Directions for this task: Output the material below in its entirety, exactly as given.

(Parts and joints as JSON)
'''

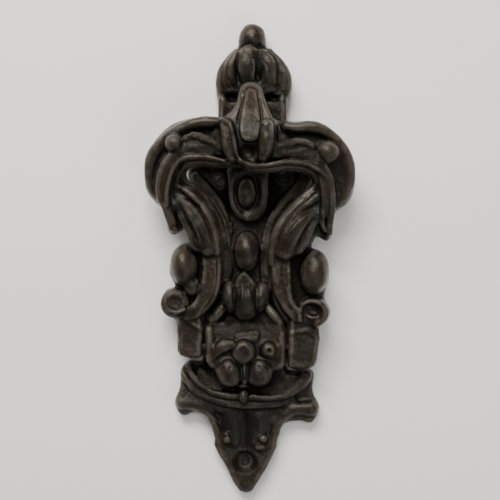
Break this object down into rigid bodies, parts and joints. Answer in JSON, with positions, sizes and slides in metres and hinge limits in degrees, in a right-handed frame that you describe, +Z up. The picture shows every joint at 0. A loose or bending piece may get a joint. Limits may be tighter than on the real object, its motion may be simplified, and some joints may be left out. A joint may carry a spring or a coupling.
{
  "type": "door knocker",
  "caption": "Ornate cast door knocker: a scrolled, leaf-shaped striker that hangs from a hinge pin on a screwed back plate.",
  "frame": {"origin": "on the door's surface, straight behind the middle of the hinge pin's axis", "axes": "+Z up the door as the knocker hangs, +Y into the door, the front faces -Y"},
  "size_m": [0.0877, 0.0385, 0.2008],
  "materials": {
    "cast_bronze": "dark brown patina, satin, rubbed brown on the high spots",
    "pin_steel": "darkened steel"
  },
  "bodies": {
    "plate": {"back_plate": "cast_bronze", "hinge_pin": "pin_steel"},
    "striker": {"knocker": "cast_bronze"}
  },
  "joints": [
    {"name": "knocker_swing", "type": "hinge", "parent": "plate", "child": "striker", "pos_m": [0, -0.012, 0], "axis": [-1, 0, 0], "range_deg": [0, 120]}
  ]
}
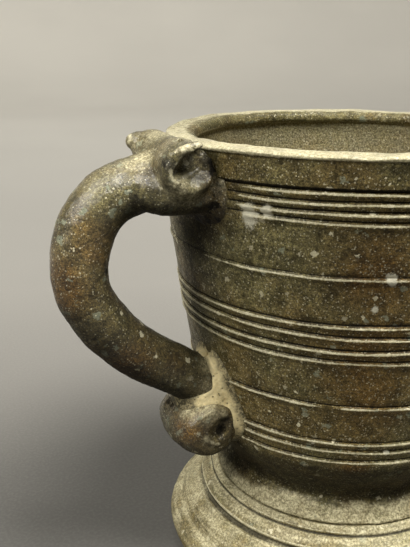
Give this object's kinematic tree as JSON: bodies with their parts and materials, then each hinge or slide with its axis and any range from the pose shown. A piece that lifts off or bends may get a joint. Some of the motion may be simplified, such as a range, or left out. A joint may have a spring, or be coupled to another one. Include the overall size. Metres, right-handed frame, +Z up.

'''

Answer to the exercise:
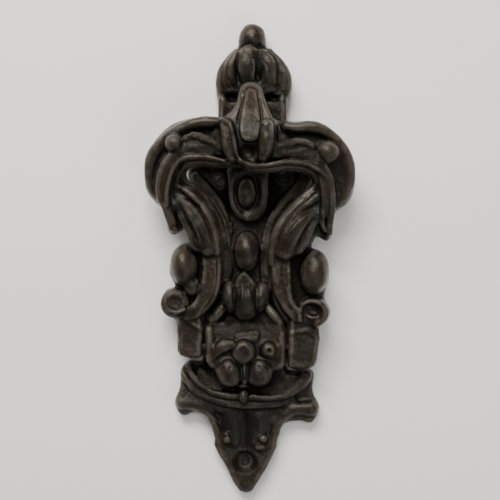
Break this object down into rigid bodies, parts and joints. Answer in JSON, with positions, sizes and slides in metres and hinge limits in degrees, in a right-handed frame that you describe, +Z up. The picture shows every joint at 0. A loose or bending piece may get a joint. Limits may be tighter than on the real object, its motion may be simplified, and some joints may be left out. A joint may carry a spring or a coupling.
{
  "type": "door knocker",
  "caption": "Ornate cast door knocker: a scrolled, leaf-shaped striker that hangs from a hinge pin on a screwed back plate.",
  "frame": {"origin": "on the door's surface, straight behind the middle of the hinge pin's axis", "axes": "+Z up the door as the knocker hangs, +Y into the door, the front faces -Y"},
  "size_m": [0.0877, 0.0385, 0.2008],
  "materials": {
    "cast_bronze": "dark brown patina, satin, rubbed brown on the high spots",
    "pin_steel": "darkened steel"
  },
  "bodies": {
    "plate": {"back_plate": "cast_bronze", "hinge_pin": "pin_steel"},
    "striker": {"knocker": "cast_bronze"}
  },
  "joints": [
    {"name": "knocker_swing", "type": "hinge", "parent": "plate", "child": "striker", "pos_m": [0, -0.012, 0], "axis": [-1, 0, 0], "range_deg": [0, 120]}
  ]
}
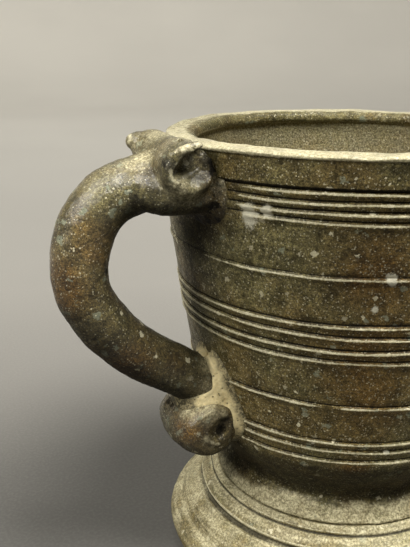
Give this object's kinematic tree as JSON: bodies with their parts and materials, then each hinge or slide with its axis and any range from the pose shown. A piece that lifts off or bends may get a joint. Some of the motion may be simplified, such as a range, or left out. A joint may have a spring, or be coupled to another one. Include the overall size. Metres, right-handed frame, +Z up.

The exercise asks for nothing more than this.